――このたびは第162回直木賞受賞おめでとうございます。昨日の受賞記者会見では「昔のドッキリカメラみたいなものじゃないかという気がする」とおっしゃっていましたが、一夜明けて、受賞の実感はわきましたか。
川越宗一(以下、川越) まだわきません。昨日は発表までじっと待つしかなかったので、じっとしているうちに、世界がぐるっと変わったみたいな感じです。
――受賞の連絡はどこで待っていたのですか。
川越 文藝春秋の会議室で、担当編集者と待ってました。お店でもよかったんですけれど、大勢の人をお呼びして待つのは恥ずかしいというか、落ちた時にどんな顔をしたらいいか分からないと思ったので、「なるべくひっそり待ちたいです」と言ったんです。
――昨夜や今日お召しのジャケットは、実は編集者から借りたものだそうですね。ご用意されていなかったのは、受賞すると思っていなかったからですか?
川越 あまりガチガチの格好でないほうがいいのかなと思って。そうしたら担当編集者に「ジャケット持っていないのか」と言われました。よう考えたら、大人やったらそれくらいの用意はしておくべきでした。
――昨夜は記者会見の後、選考委員の方たちに挨拶し、その後祝勝会だったわけですよね。
川越 会見では頭が真っ白でした。選考委員の方々へのご挨拶も、神々の宴に呼ばれるようなものなので本当に緊張しました。自分が何を言ったかは全然覚えていないんですけれど、神々のはずなのにこんな僕みたいなもんを温かく迎えいれてくださって、「おめでとう」「おめでとう」と言ってくださって、お話ししやすい雰囲気で。そこに感動しました。
その後は編集者たちとお酒を飲みましたが、緊張が続いていたので味はあまりわからなかったですね。でも、なんか妙にはしゃいでいた気はします。
「新しい趣味を」という気持ちで小説を書き始めたが……
――デビューして1年半。受賞作『熱源』が第2作目という、異例のはやさでの受賞です。しかも、小説を書き始めたのは数年前、30代後半だったそうですね。
川越 新しい趣味をなにかやろうという、ジョギングを始めるようなふんわりした気持ちで小説を書き始めたんです。
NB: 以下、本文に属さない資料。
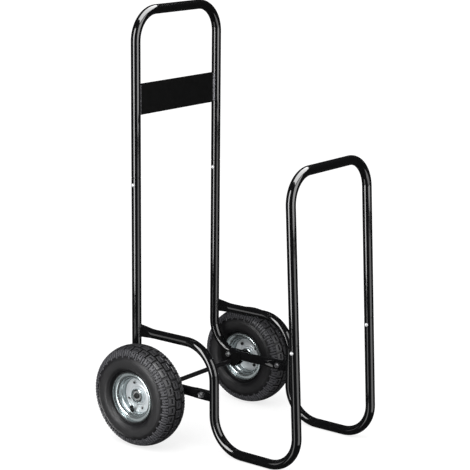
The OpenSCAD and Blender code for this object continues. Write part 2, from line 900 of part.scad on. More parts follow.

小説なら文字を書くだけでいいから人もお金も使わずにできるという、なめた気持ちがありました。
それを完成させて松本清張賞に応募したら落選して、その時にすごく悔しかったんですよね。僕、あんまり悔しいと思うような情熱的な人間ではないので、ああ、自分はこの題材にこれだけ愛着があったんだと気づいたというか。自分が頑張らないとこのテーマは一生世に出ないと思って、そこから本当に頑張って改稿してもう一度松本清張賞に応募して、受賞しました。
――その受賞作が、『天地に燦たり』という、秀吉の朝鮮出兵の時代の東アジアを舞台にした力作です。いきなりこんな大きな物語を思いついたのですか。
川越 昔から、こんな話を映画とか小説とかドラマとか漫画にしたら面白いだろうな、とコンテンツを考える癖があったんです。小説を書こうと思った時に考えていたコンテンツの中でとくに書きたかったのがふたつあって、その片方が『天地に燦たり』で、もう片方が『熱源』になりました。